The theme of the Speaker Series is “An Examination of American Life.” Previous guests of the series have included former President Bill Clinton, United States Senator from Utah Mitt Romney, and former Secretary of State Condoleezza Rice. According to vice president of university advancement Kathleen Flannery, the series is supposed to represent the “fabric of contemporary American life.” The overarching theme of the Series itself is “An Examination of American Life.” The series is supposed to provide students, faculty, staff, and the Pittsburg community with perspective on the world and how that can be applied to their own lives.
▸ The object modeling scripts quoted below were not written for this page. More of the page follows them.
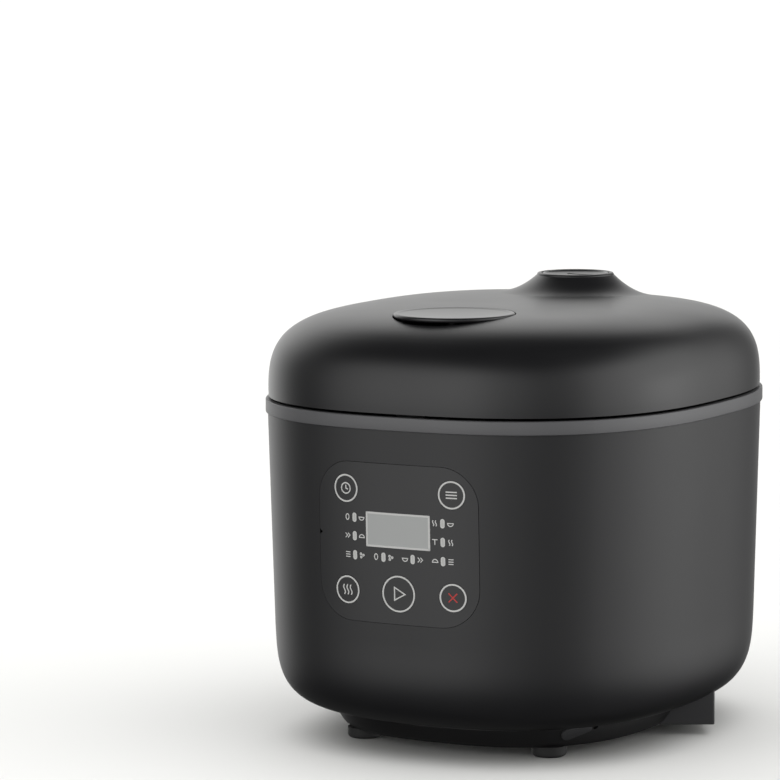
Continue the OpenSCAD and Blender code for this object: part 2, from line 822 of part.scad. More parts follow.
module steam_duct_seal() {
    color([0.55, 0.55, 0.55]) translate([0, chimney_y, 0]) rotate_extrude() polygon([
        [12.5, 177.6], [17, 177.6], [17, 180.4], [12.5, 180.4]
    ]);
}

// Cap that lifts out of the chimney for washing, with its slotted top and cup
module steam_vent_cap() {
    color([0.13, 0.13, 0.135]) translate([0, chimney_y, 0]) difference() {
        rotate_extrude() polygon([
            [0, chimney_top_z - 1.9], [10, chimney_top_z - 1.6], [cap_r - 2, chimney_top_z - 0.8],
            [cap_r - 1, chimney_top_z - 0.2], [cap_r, chimney_top_z - 0.4], [cap_r, cap_lip_z],
            [13.8, cap_lip_z], [13.8, 203], [12.4, 203], [12.4, cap_lip_z - 0.5], [0, cap_lip_z - 0.5]
        ]);
        for (side = [-1, 1]) block([-8, side * 6 - 1.2, 200], [8, side * 6 + 1.2, 250]);
    }
}

// ---- Release button and latch --------------------------------------------------

module release_button() {
    r = button_d / 2;
    low = button_top_z - button_t;
    color([0.13, 0.13, 0.135]) translate([0, -button_y, 0]) rotate_extrude() polygon([
        [0, stem_end_z], [stem_r, stem_end_z], [stem_r, low], [r - 1.6, low],
        [r - 0.4, low + 0.7], [r, low + 1.5], [r - 0.7, button_top_z], [r - 3.6, button_top_z],
        [r - 4.4, button_top_z - 0.5], [0, button_top_z - 0.9]
    ]);
}

// Rocking lever: a pad under the button, a hub on the pin and a hooked leg
module latch_hook() {
    color([0.15, 0.15, 0.155]) difference() {
        translate([-8, 0, 0]) rotate([90, 0, 90]) linear_extrude(16) union() {
            polygon([
                [latch_y - 13.5, latch_z + 2], [latch_y - 13.5, nose_z], [latch_y - 8, nose_z],
                [latch_y - 7.6, nose_z + 0.8], [latch_y - 7.6, nose_z + 2.3],
                [latch_y - 10.5, nose_z + 2.3], [latch_y - 10.5, latch_z - 4],
                [latch_y, latch_z - 4.5], [latch_y + 4, latch_z],
                [-button_y + 6, pad_top_z - 3], [-button_y + 6, pad_top_z],
                [latch_y + 2, pad_top_z], [latch_y - 10, latch_z + 5]
            ]);
        }
        translate([-20, latch_y, latch_z]) rotate([0, 90, 0]) cylinder(r = pin_r + RUN, h = 40);
    }
}

module latch_bracket() {
    color([0.3, 0.3, 0.31]) difference() {
        for (side = [-1, 1]) union() {
            block([side * 10.2 - 1.8, latch_y - 5, liner_z + liner_t],
                  [side * 10.2 + 1.8, latch_y + 5, latch_z]);
            translate([side * 10.2 - 1.8, latch_y, latch_z]) rotate([0, 90, 0]) cylinder(r = 5, h = 3.6);
        }
        translate([-20, latch_y, latch_z]) rotate([0, 90, 0]) cylinder(r = pin_r, h = 40);
    }
}

module latch_pin() {
    color([0.75, 0.75, 0.76]) translate([-12, latch_y, latch_z]) rotate([0, 90, 0])
        cylinder(r = pin_r, h = 24);
}

module latch_spring() {
    color([0.6, 0.6, 0.6]) translate([0, -button_y, liner_z + liner_t + 0.1]) coil(4, 0.5, 18, 6);
}

outer_body();
base_plate();
front_feet();
rear_feet();
trim_ring();
upper_frame();
inlet_housing();
inlet_socket();
inlet_pins();
base_screws();
control_panel();
lcd_window();
lcd_module();
indicator_lights();
control_board();
key_switches();
board_screws();
timer_key();
menu_key();
keep_warm_key();
cancel_key();
start_key();
pot_housing();
side_heater();
heating_plate();
plate_supports();
sensor_guide();
temperature_sensor();
sensor_spring();
thermal_fuse();
power_board();
power_relay();
transformer();
filter_capacitor();
power_board_screws();
mains_leads();
heater_leads();
panel_lead();
inner_pot();
latch_catch();
hinge_bracket();
hinge_pin();
hinge_spring();
lid_shell();
lid_liner();
lid_hinge_arms();
hinge_arm_screws();
inner_lid();
inner_lid_gasket();
inner_lid_knob();
steam_duct();
steam_duct_seal();
steam_vent_cap();
release_button();
latch_hook();
latch_bracket();
latch_pin();
latch_spring();
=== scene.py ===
# %% [markdown]
# # A rice cooker, piece by piece
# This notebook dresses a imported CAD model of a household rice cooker: a softly
# squared black casing, a domed lid that swings up at the back, a flush control
# panel and a steam chimney. The CAD part is the fixed frame. Each visible piece
# is rebuilt here as a finer mesh in the same place, or keeps its CAD mesh and
# gets a finish.

import math

import bmesh
import bpy
import numpy as np
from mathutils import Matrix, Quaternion, Vector
from mathutils.geometry import delaunay_2d_cdt


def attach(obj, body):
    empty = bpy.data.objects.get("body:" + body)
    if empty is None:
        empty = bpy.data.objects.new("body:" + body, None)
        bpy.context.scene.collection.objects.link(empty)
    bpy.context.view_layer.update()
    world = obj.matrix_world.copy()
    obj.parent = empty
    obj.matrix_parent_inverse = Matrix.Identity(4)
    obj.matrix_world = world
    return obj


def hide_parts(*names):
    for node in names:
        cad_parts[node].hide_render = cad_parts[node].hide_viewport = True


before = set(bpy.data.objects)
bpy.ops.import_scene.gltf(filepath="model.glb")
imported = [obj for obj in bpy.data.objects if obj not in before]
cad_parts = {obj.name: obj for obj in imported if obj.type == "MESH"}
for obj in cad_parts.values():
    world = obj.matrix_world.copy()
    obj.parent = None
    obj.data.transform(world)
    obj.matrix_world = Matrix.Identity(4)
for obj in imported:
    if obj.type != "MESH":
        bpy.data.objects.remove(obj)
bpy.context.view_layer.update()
MM = 0.001

# %% [markdown]
# ## One function for every node
# A material in Blender is a small graph. The graphs below are built with a single
# helper: it adds a node, sets its properties or unlinked sockets, and links its
# other sockets. Colours are written as sRGB hex, as on a swatch, and one function
# turns them into the linear numbers that the renderer adds up.

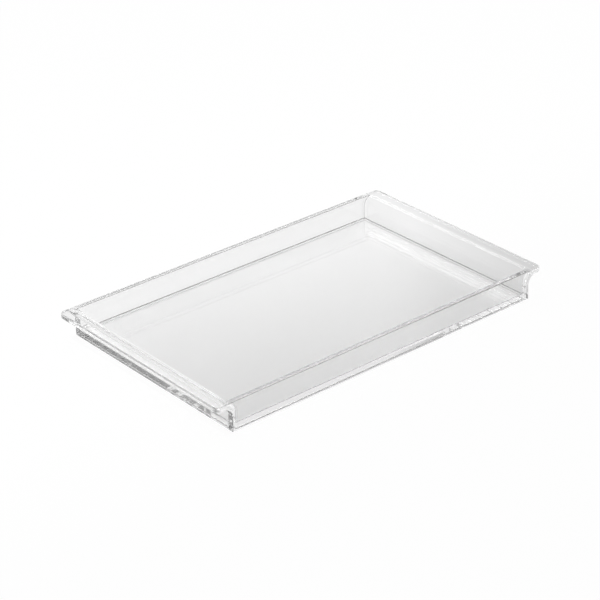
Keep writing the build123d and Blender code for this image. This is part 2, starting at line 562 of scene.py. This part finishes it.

Manning simply doesn’t hold a candle to others in the Series.

Also according to Flannery, Manning did not allow press at the event because of his “philosophy.” The former football player did not want any reporting done from the event because exposure to those who did not pay for tickets would supposedly “devalue” the presentation for those who were there. This is an economic argument that at first glance sounds good but, upon closer examination, does not pass the sniff test. The tickets were already bought by those in attendance. Money was already spent on the tickets. There is no possible way to devalue the presentation except in Manning’s own performance. Even from a moral point of view, this idea of devaluation doesn’t hold up because the people who bought tickets were already experiencing the presentation. More coverage sent out to more people would only have increased the value of the presentation, not decreased it.

Pittsburg State University owes it to the student body to make decisions about the Speaker Series that are in the best interest of the student body. This means selecting guests for the Series that are going to provide valuable insight to students’ lives or those that are going to have experience relevant enough to pull from in their presentation. Manning’s destiny was decided from his birth. Guests of the Series should be accustomed to adversity, not born free of it. Manning was born into money and wanted for nothing throughout his life. He isn’t someone that can provide useful insight into the world for students.

Additionally, an athletics perspective on American life is not something that the Series should be used for. The place of athletics in American life is largely a commercial sector. Its primary goal is making money. The Series should be used for providing key philosophical or functional perspectives on life for students. By placing Manning in the ranks of Clinton, Romney, and Rice, the University sends a message that the perspective of world leaders, lawmakers, and diplomats is equivalent to the perspective of retired athletes whose expertise can’t possibly apply to students to the same extent as the previous speakers of the Series.

The staff of the Collegio hope the University will make more thoughtful choices in both procedure and guest selection when it comes to the future of the Speaker Series.